A mudança de Lia para Olinda há quase três décadas, como sublinha Clarissa Diniz em sua pesquisa, possibilitou a consolidação das práticas artísticas que haviam iniciado tempos antes, quando trabalhou na confecção de carros alegóricos no carnaval gaúcho. Em Olinda, Lia atuou no ateliê de Iza do Amparo e nas ações do coletivo Molusco Lama.

“Aqui, Lia encontrou espaços, interlocutores e aliados tão instigantes quanto aguerridos para sua formação e atuação como artista. Desde então, tem desenvolvido uma obra vasta em contaminações e colaborações, hackeando e reinventando concepções elitistas de arte que, como velhas fortalezas, ainda hoje erigem muros que inocuamente tentam conter sua vocação ao múltiplo, ao outro ou ao avesso de si”.

Ocupando todos três andares do Mamam, a exposição se organiza em quatro núcleos. Neles, estão trabalhos de linguagens e períodos distintos que, todavia, transitam nas mesmas órbitas políticas. No térreo, Nesta terra, tudo dá reúne obras que denunciam o extrativismo (neo) colonial através de uma filosofia da abundância capaz de resistir aos seus projetos de escassez.

No primeiro andar, o núcleo Artista desconhecida explora a debochada iconoclastia que tanto identifica a obra de Lia Letícia; enquanto Arriar a bandeira desafia o triunfalismo do poder e suas presunções de progresso. Por fim, Desculpe atrapalhar o silêncio de sua viagem congrega obras que, a partir da experiência das cidades, insurgem-se contra as injustiças sociais do nosso tempo.
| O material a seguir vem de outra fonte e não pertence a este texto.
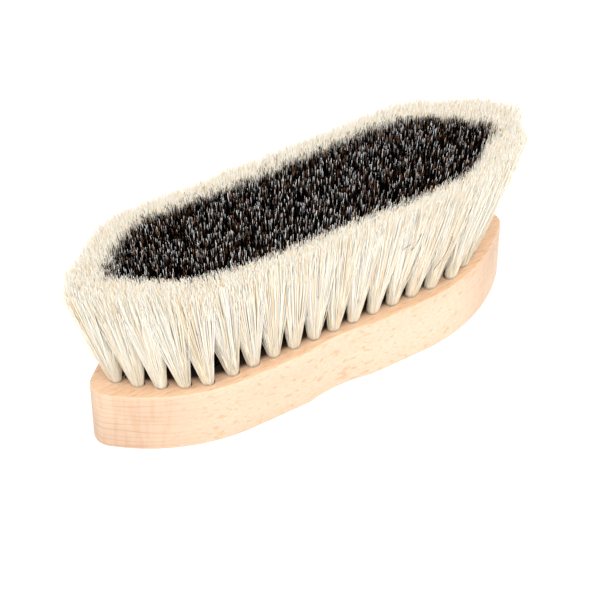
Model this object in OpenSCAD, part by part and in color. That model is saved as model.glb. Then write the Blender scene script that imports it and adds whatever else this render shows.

“A abundância é o principal conceito poético e político que preenche os espaços entre os trabalhos, de diferentes temporalidades, que apresento em Tudo Dá. Destarte a presença da colonialidade tensionar frequentemente a minha trajetória desde os anos 2000, é a partir da prática e tática milenar comunitária do compartilhamento e multiplicação que penso não só os trabalhos da exposição, mas também minha poética artística e de vida” sintetiza Lia Letícia.

Ao longo da exposição, alguns gestos e interesses revelam sua permanência na obra da artista: memórias insurgentes, posicionamentos irônicos, subversões de traços anárquicos, enfrentamentos políticos performativos, criações colaborativas, o caminhar como método, estéticas da abundância. Permeando diferentes temas e estratégias de linguagem, de forma transversal, testemunhamos a iconoclasta vocação da obra de Lia Letícia de arejar as tão estafadas concepções tradicionais de arte, aqui devidamente inscritas — e nutridas – na vida que tudo dá.

“A ideia de apropriação e subversão da frase ‘Nesta terra em se plantando, tudo dá’, também pode ser pensada como uma certa infidelidade que tenho quanto às categorizações da arte: minhas obras nascem de inquietações quanto a questões de vida, quais suportes e linguagens em que as proponho são fruto do que o trabalho pede. Nesse sentido, se é pintura, fotografia, performance… é essa provocação que vai definir. Tudo dá”, diz a artista.